Link to original Project Repository.
Link to Deployed Site.
The Six Muskatweeters were interested in exploring whether Elon Musk’s prolific Twitter presence had meaningful impacts on the stock price of his electric car company and brainchild, Tesla. To do this, we scraped Mr. Musk’s Twitter profile for Tesla-related tweets and Yahoo Finance for daily Tesla stock data. We combined our data in Jupyter notebooks and loaded it into PostgreSQL for further analysis.
The Six Muskatweeters extracted daily Tesla stock (NASDAQ: TSLA) data from Yahoo Finance and combined that data with tweets from Elon Musk’s Twitter profile (@elonmusk). Yahoo Finance and Twitter required custom BeautifulSoup/Splinter web scrapers. After extracting the stock and social media data for the past 5 years (7-28-2015 – 7-28-2020), we were able to begin our data transformation.
After importing our stock and tweet data into Jupyter notebooks, we began analyzing and cleansing the data for eventual loading into PostgreSQL. We began by loading the stock and tweet data into Pandas Dataframes and excluding extraneous columns from the data. For the project, we required only the Date, High, Low, Open, and Close prices from the Tesla stock data, together with the Date and Tweet fields from the Twitter data. We performed a str.contains(“esla”) to limit our dataset to Tweets specifically related to Tesla. To calculate fluctuations in stock price, we had to strip out non-numeric characters (i.e. “,”). We then cast the High/Low/Open/Close columns as floats and created new columns to store the calculated values. Differences between open and close prices were stored in Open_Close, while differences in high and low prices were stored in High_Low. To merge the stock and tweet DataFrames, we standardized the date field formats in each DataFrame by casting them each as datetime64[ns]. Upon merging the dataframes, we were ready to load our data into PostgreSQL.

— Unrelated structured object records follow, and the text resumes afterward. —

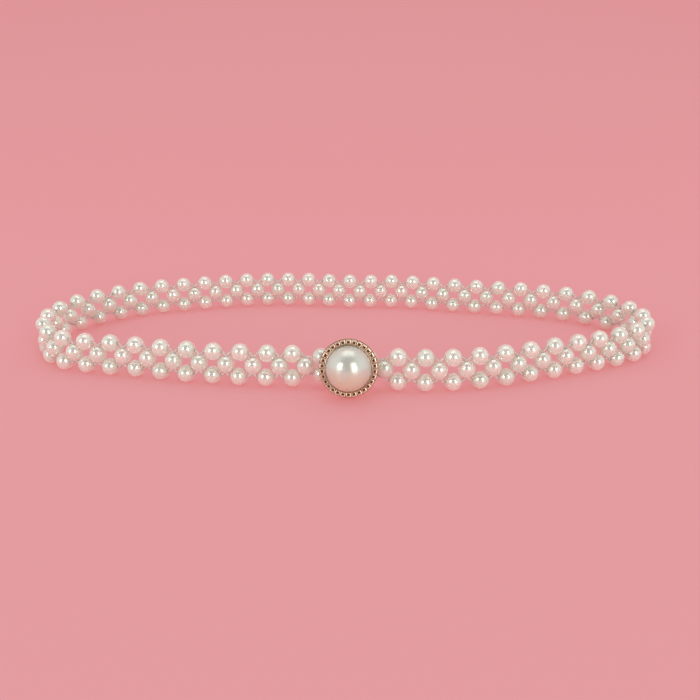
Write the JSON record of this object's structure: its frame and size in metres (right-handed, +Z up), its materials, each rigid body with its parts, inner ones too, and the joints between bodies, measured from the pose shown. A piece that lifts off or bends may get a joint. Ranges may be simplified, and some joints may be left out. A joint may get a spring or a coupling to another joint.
{
  "type": "beaded stretch belt",
  "caption": "Elastic stretch belt of white imitation pearls woven in three rows, with a large half pearl in a round gold setting at the front; worn round the waist.",
  "frame": {"origin": "on the floor under the middle of the belt's box, the belt standing on its lower edge", "axes": "+X along the loop's long way, to the right seen from the front; the ornament faces -Y; +Z up"},
  "size_m": [0.3136, 0.1403, 0.0257],
  "materials": {
    "ivory_pearl": "pearlescent coating",
    "large_ivory_pearl": "pearlescent coating",
    "pale_gold": "pale gold plating, darkened in the recesses"
  },
  "bodies": {
    "root": {"pearl_weave_left": "ivory_pearl", "pearl_weave_right": "ivory_pearl", "ornament_setting": "pale_gold", "large_pearl": "large_ivory_pearl"}
  },
  "joints": []
}
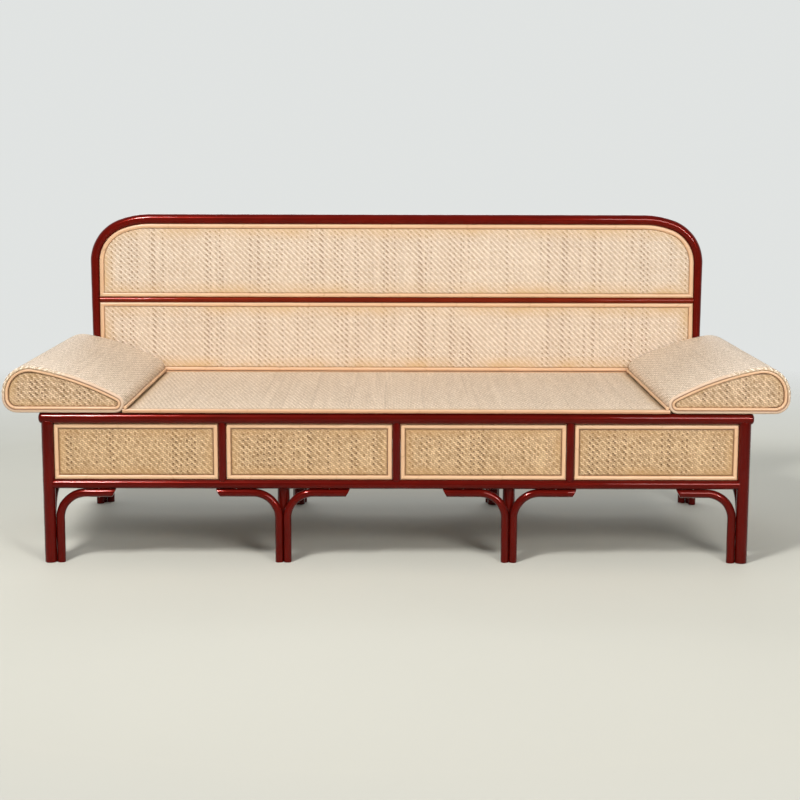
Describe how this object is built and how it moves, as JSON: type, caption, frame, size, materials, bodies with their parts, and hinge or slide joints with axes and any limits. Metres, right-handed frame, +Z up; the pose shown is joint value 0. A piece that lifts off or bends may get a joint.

Due to the highly structured nature of the data, we decided to load our data into a relational, PostgreSQL database. To prepare our DataFrame for loading, we first converted it to CSV using the Pandas to_csv command. After that, we connected to our local database, created a new database called tesla_final_db, and loaded the data into a new table called tesla using the Pandas to_sql command.